Return only the lines between the line holding "gap = coil_self_gap(sections)" and the line holding "cad_parts[node].hide_render = cad_parts[node].hide_viewport", the two boundary lines included, exactly as they appear.

=-=-=

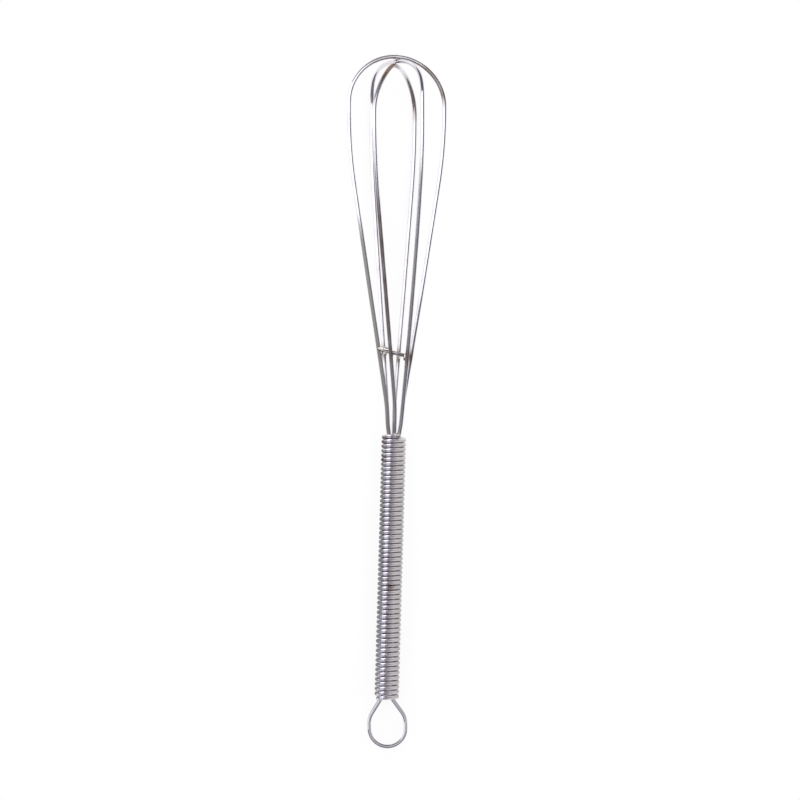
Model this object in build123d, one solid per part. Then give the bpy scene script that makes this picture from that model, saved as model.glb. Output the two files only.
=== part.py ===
from build123d import *
from math import atan, cos, pi, radians, sin, tan
import os

# A small dough whisk, all of steel wire. Three nested hoops make the balloon, their six
# legs are soldered to a neck ring and run down into a close-wound handle, and a wire eye
# comes out of the handle's other end.
# Lengths are millimetres and angles degrees. The whisk is drawn along +Y, with the tip of
# the balloon at the top and its photographed face towards +Z, and is then laid on the
# surface that it rests on, where the origin is under the middle of the whole whisk.

# Whole whisk
overall_length = 200.0      # tip of the balloon to the bottom of the eye
grip_length = 76.8          # the wound handle
eye_length = 14.0           # bottom of the eye to the end of the handle

# Balloon hoops, outermost first
hoop_names = ["hoop_outer", "hoop_middle", "hoop_inner"]
hoop_azimuths = [-2.5, 58.0, -65.0]     # each hoop's plane about the axis, from +X to +Z
hoop_wire = 1.2
wire_sides = 12             # flats that stand for round wire, here and in ring and eye
balloon_width = 28.8        # over the wires
balloon_lean = 1.1          # the balloon leans from the handle's line, towards -X
nest_clearance = 0.04       # between hoops where they cross at the tip
shoulder_drop = 12.3        # foot of the dome to the corner of each leg's bow
shoulder_run_share = 0.93   # the bow's length each side of its corner, of shoulder_drop

# Throat, where the legs draw together above the handle
throat_rise = 7.5           # end of the handle to the corner of the throat
throat_radius = 2.5         # axis to the middle of a leg
throat_twist = -27.5        # how far a leg has turned about the axis since the dome
throat_run_share = 0.4      # the throat bend's length each side of its corner
mouth_run_share = 0.2       # the same where the legs enter the handle, both of throat_rise

# Inside the handle
bundle_radius = 1.7         # axis to the middle of a leg
bore_clearance = 0.04       # legs to the inside of the coil
hoop_reach_share = 0.573    # how far down the handle the hoops' legs reach, of grip_length
meeting_gap = 1.0           # ends of the hoops' legs to ends of the eye's legs

# Handle coil, a six-sided tube with flats towards its neighbours
coil_wire = 0.935           # over the flats
coil_gap = 0.418            # between turns
coil_sides = 6
coil_facets = 12            # straight lengths in a turn
coil_azimuth = 99.0         # where the coil's lower end is cut, just left of the front
coil_gap_least = 0.4

# Neck ring, soldered inside the six legs
ring_wire = 1.1
ring_rise = 23.2            # end of the handle to the middle of the ring
ring_tilt = 13.0            # the ring's left side stands higher
ring_clearance = 0.04       # to the nearest leg

# Hanging eye
eye_wire = 1.2
eye_width = 11.7            # over the wire
eye_lean = 2.9              # the eye leans from the handle's line, towards +X
eye_shoulder_share = 0.636  # height of the eye's shoulder, of eye_length
eye_shoulder_run_share = 0.5    # the shoulder bend's length, of the side's straight part
eye_root_rise = 0.4         # end of the handle to the corner where the eye's legs spread
eye_root_run = 0.6          # that bend's length each side of its corner

# How closely the resting place is worked out
rest_samples = 600
rest_rounds = 8

# Sizes that follow from those above
mouth_height = eye_length + grip_length
hoop_end_height = mouth_height - hoop_reach_share * grip_length
throat_height = mouth_height + throat_rise
balloon_radius = (balloon_width - hoop_wire) / 2
dome_foot = overall_length - hoop_wire / 2 - balloon_radius

bore_radius = bundle_radius + hoop_wire / 2 + bore_clearance
coil_corner = coil_wire / 2 / cos(pi / coil_sides)
coil_radius = (bore_radius + coil_corner) / cos(pi / coil_facets)
coil_pitch = coil_wire + coil_gap
coil_foot = eye_length + coil_wire / 2
coil_steps = round((grip_length - coil_wire) / coil_pitch * coil_facets)

eye_leg_radius = bore_radius - bore_clearance - eye_wire / 2
eye_half = (eye_width - eye_wire) / 2
eye_bowl_height = eye_width / 2
eye_shoulder_height = eye_length * eye_shoulder_share
eye_root_height = eye_length + eye_root_rise
eye_end_height = hoop_end_height - meeting_gap

whisk_axis = Vector(0, 1, 0)


def around(radius, azimuth, height):
    """The point at a distance and an azimuth from the handle's axis, at a height."""
    turn = radians(azimuth)
    return Vector(radius * cos(turn), height, radius * sin(turn))


def leaning(point, height=mouth_height, lean=balloon_lean):
    """The point after a lean about a height on the handle's axis, the mouth for the balloon."""
    pivot = Vector(0, height, 0)
    return pivot + (point - pivot).rotate(Axis.Z, lean)


def bend_radius(before, corner, after, run):
    """The radius of a bend that starts and ends one run away from its corner."""
    turn = (corner - before).get_angle(after - corner)
    return run / tan(radians(turn) / 2)


def bent_wire(corners, runs):
    """A line through the corners, bent at each inner one over its run."""
    radii = []
    for index, run in enumerate(runs):
        radii.append(bend_radius(*corners[index:index + 3], run))
    return FilletPolyline(*corners, radius=radii)


def drawn(path, wire):
    """Wire along a path."""
    start = Plane(origin=path @ 0, z_dir=path % 0)
    return sweep(start * RegularPolygon(wire / 2, wire_sides), path=path).solid()


def hoop_corners(azimuth, drop):
    """The corners of one leg, from its end in the handle up to the foot of the dome."""
    twisted = azimuth + throat_twist
    return [
        around(bundle_radius, twisted, hoop_end_height),
        around(bundle_radius, twisted, mouth_height),
        around(throat_radius, twisted, throat_height),
        leaning(around(balloon_radius, azimuth, dome_foot - drop - shoulder_drop)),
        leaning(around(balloon_radius, azimuth, dome_foot - drop)),
    ]


def hoop_path(azimuth, drop):
    """One hoop: a leg, half a circle over the tip, and the leg across from the first."""
    runs = [
        mouth_run_share * throat_rise,
        throat_run_share * throat_rise,
        shoulder_run_share * shoulder_drop,
    ]
    near = hoop_corners(azimuth, drop)
    far = hoop_corners(azimuth + 180, drop)
    tip = leaning(around(0, 0, dome_foot - drop + balloon_radius))
    dome = ThreePointArc(near[-1], tip, far[-1])
    return Wire([*bent_wire(near, runs).edges(), *dome.edges(), *bent_wire(far, runs).edges()])


def leg_at(azimuth, height):
    """Where the straight part of the outer hoop's leg passes a height, and its lean."""
    foot, shoulder = hoop_corners(azimuth, 0)[2:4]
    leg = shoulder - foot
    return foot + leg * ((height - foot.Y) / leg.Y), leg.get_angle(whisk_axis)


def neck_ring():
    """A ring inside the legs, tilted, and shifted to where the tilt finds more room."""
    height = mouth_height + ring_rise
    right, right_lean = leg_at(hoop_azimuths[0], height)
    left, left_lean = leg_at(hoop_azimuths[0] + 180, height)
    lean = radians(right_lean + left_lean) / 2
    reach = (hoop_wire + ring_wire) / 2 + ring_clearance
    radius = (right - left).length / 2 - reach / cos(lean)
    shift = radius * sin(radians(ring_tilt)) * tan(lean)
    centre = (right + left) / 2 - Vector(shift, 0, 0)
    along = Vector(0, 0, 1)
    across = Vector(1, 0, 0).rotate(Axis.Z, balloon_lean - ring_tilt)
    section = Plane(origin=centre + across * radius, x_dir=across, z_dir=along)
    turn_axis = Axis(origin=centre, direction=along.cross(across))
    return revolve(section * RegularPolygon(ring_wire / 2, wire_sides), turn_axis).solid()


def coil_section(step):
    """The corners of the coil's wire at one step, as the wire climbs to the right."""
    azimuth = coil_azimuth - 360 * step / coil_facets
    height = coil_foot + coil_pitch * step / coil_facets
    centre = around(coil_radius, azimuth, height)
    outward = around(1, azimuth, 0)
    climb = atan(coil_pitch / (2 * pi * coil_radius))
    sideways = whisk_axis.cross(outward)
    across = whisk_axis * cos(climb) - sideways * sin(climb)
    corners = []
    for side in range(coil_sides):
        turn = 2 * pi * side / coil_sides
        corners.append(centre + (outward * cos(turn) + across * sin(turn)) * coil_corner)
    return corners


def coil_self_gap(sections):
    """The least distance between the corners of one turn and those of the next."""
    gaps = []
    for index in range(len(sections) - coil_facets):
        upper = sections[index + coil_facets]
        gaps.append(min((a - b).length for a in sections[index] for b in upper))
    return min(gaps)


def handle_coil(sections):
    """One unbroken tube of straight lengths, cut square at both ends."""
    rings = [Wire.make_polygon(corners, close=True) for corners in sections]
    return Solid.make_loft(rings, ruled=True)


def hanging_eye():
    """A round bowl whose sides bend in over a shoulder and run up inside the handle."""
    runs = [
        eye_root_run,
        (eye_shoulder_height - eye_bowl_height) * eye_shoulder_run_share,
    ]
    sides = []
    for azimuth in (0, 180):
        corners = [
            around(eye_leg_radius, azimuth, eye_end_height),
            around(eye_leg_radius, azimuth, eye_root_height),
            leaning(around(eye_half, azimuth, eye_shoulder_height), eye_length, eye_lean),
            leaning(around(eye_half, azimuth, eye_bowl_height), eye_length, eye_lean),
        ]
        sides.append(bent_wire(corners, runs))
    bottom = leaning(around(0, 0, eye_wire / 2), eye_length, eye_lean)
    bowl = ThreePointArc(sides[0] @ 1, bottom, sides[1] @ 1)
    path = Wire([*sides[0].edges(), *bowl.edges(), *sides[1].edges()])
    return drawn(path, eye_wire)


def resting_plane(hoop_points, coil_points):
    """The surface under the whisk: it touches a leg on each side, and the coil."""
    down = Vector(0, 0, -1)
    left = [point for point in hoop_points if point.X < 0]
    right = [point for point in hoop_points if point.X > 0]
    for _ in range(rest_rounds):
        feet = [
            max(left, key=lambda point: point.dot(down)) + down * (hoop_wire / 2),
            max(right, key=lambda point: point.dot(down)) + down * (hoop_wire / 2),
            max(coil_points, key=lambda point: point.dot(down)),
        ]
        down = (feet[1] - feet[0]).cross(feet[2] - feet[0]).normalized()
        if down.Z > 0:
            down = -down
    return Plane(origin=feet[2], x_dir=whisk_axis.cross(-down), z_dir=-down)


# Draw the pieces
pieces = {}
hoop_points = []
for index, name in enumerate(hoop_names):
    path = hoop_path(hoop_azimuths[index], index * (hoop_wire + nest_clearance))
    pieces[name] = drawn(path, hoop_wire)
    hoop_points += [path @ (sample / rest_samples) for sample in range(rest_samples + 1)]

sections = [coil_section(step) for step in range(coil_steps + 1)]
pieces["neck_ring"] = neck_ring()
pieces["handle_coil"] = handle_coil(sections)
pieces["hanging_eye"] = hanging_eye()

gap = coil_self_gap(sections)
print(f"coil: {coil_steps / coil_facets:.2f} turns, least gap to itself {gap:.3f} mm,",
      "enough" if gap > coil_gap_least else "too little")

# Lay the whisk down and put the origin under its middle
coil_points = [corner for corners in sections for corner in corners]
lay = resting_plane(hoop_points, coil_points).location.inverse()
laid = {name: lay * solid for name, solid in pieces.items()}
box = Compound(list(laid.values())).bounding_box()
middle = Location((-box.center().X, -box.center().Y, -box.min.Z))

os.makedirs("parts", exist_ok=True)
for name, solid in laid.items():
    export_step(middle * solid, f"parts/{name}.step")
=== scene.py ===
import bpy
import numpy as np
from mathutils import Matrix


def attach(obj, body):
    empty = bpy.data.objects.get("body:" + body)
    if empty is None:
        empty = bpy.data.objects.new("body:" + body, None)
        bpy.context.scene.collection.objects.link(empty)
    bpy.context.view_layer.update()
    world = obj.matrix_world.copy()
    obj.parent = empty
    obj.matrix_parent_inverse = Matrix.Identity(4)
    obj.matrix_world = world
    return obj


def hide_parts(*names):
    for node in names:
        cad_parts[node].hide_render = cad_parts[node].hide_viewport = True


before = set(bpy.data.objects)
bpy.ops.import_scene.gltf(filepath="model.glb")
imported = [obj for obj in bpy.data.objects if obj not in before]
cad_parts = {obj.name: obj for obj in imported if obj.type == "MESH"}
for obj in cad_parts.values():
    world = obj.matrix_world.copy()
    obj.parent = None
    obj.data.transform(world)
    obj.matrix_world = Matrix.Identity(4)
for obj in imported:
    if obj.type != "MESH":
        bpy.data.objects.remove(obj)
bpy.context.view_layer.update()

# A small wire whisk, lying on a pale floor and seen from straight above its face.
# The pieces are drawn in millimetres in the whisk's own axes: x across the face to the
# right, y up from the bottom of the eye, z out of the face. toFloor lays them in the frame.

millimetre = 0.001


def meshPoints(piece):
    # the corners of a piece's mesh as rows of x, y, z
    points = np.empty(len(piece.data.vertices) * 3)
    piece.data.vertices.foreach_get("co", points)
    return points.reshape(-1, 3)


def unit(vectors):
    # each row divided by its own length
    return vectors / np.linalg.norm(vectors, axis=-1, keepdims=True)


def longestWay(points):
    # the direction in which the points spread most, from the largest axis of their covariance
    return np.linalg.eigh(np.cov((points - points.mean(0)).T))[1][:, 2]


# The handle's coil gives the way up, which has no part along the frame's x, and the eye is
# widest across the face
coilPoints = meshPoints(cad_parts["handle_coil"])
eyePoints = meshPoints(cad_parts["hanging_eye"])
whiskUp = longestWay(coilPoints)
whiskUp = unit(np.array([0.0, whiskUp[1], whiskUp[2]])) * np.sign(whiskUp[1])
eyeAcross = eyePoints - np.outer(eyePoints @ whiskUp, whiskUp)
whiskRight = longestWay(eyeAcross)
whiskRight = unit(whiskRight - whiskUp * (whiskRight @ whiskUp)) * np.sign(whiskRight[0])
whiskFace = np.cross(whiskRight, whiskUp)
coilMiddle = coilPoints.mean(0)
eyeBottom = coilMiddle + whiskUp * ((eyePoints - coilMiddle) @ whiskUp).min()
whiskAxes = np.array([whiskRight, whiskUp, whiskFace])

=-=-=

*ANSWER TO THIS TASK*.
gap = coil_self_gap(sections)
print(f"coil: {coil_steps / coil_facets:.2f} turns, least gap to itself {gap:.3f} mm,",
      "enough" if gap > coil_gap_least else "too little")

# Lay the whisk down and put the origin under its middle
coil_points = [corner for corners in sections for corner in corners]
lay = resting_plane(hoop_points, coil_points).location.inverse()
laid = {name: lay * solid for name, solid in pieces.items()}
box = Compound(list(laid.values())).bounding_box()
middle = Location((-box.center().X, -box.center().Y, -box.min.Z))

os.makedirs("parts", exist_ok=True)
for name, solid in laid.items():
    export_step(middle * solid, f"parts/{name}.step")
=== scene.py ===
import bpy
import numpy as np
from mathutils import Matrix


def attach(obj, body):
    empty = bpy.data.objects.get("body:" + body)
    if empty is None:
        empty = bpy.data.objects.new("body:" + body, None)
        bpy.context.scene.collection.objects.link(empty)
    bpy.context.view_layer.update()
    world = obj.matrix_world.copy()
    obj.parent = empty
    obj.matrix_parent_inverse = Matrix.Identity(4)
    obj.matrix_world = world
    return obj


def hide_parts(*names):
    for node in names:
        cad_parts[node].hide_render = cad_parts[node].hide_viewport = True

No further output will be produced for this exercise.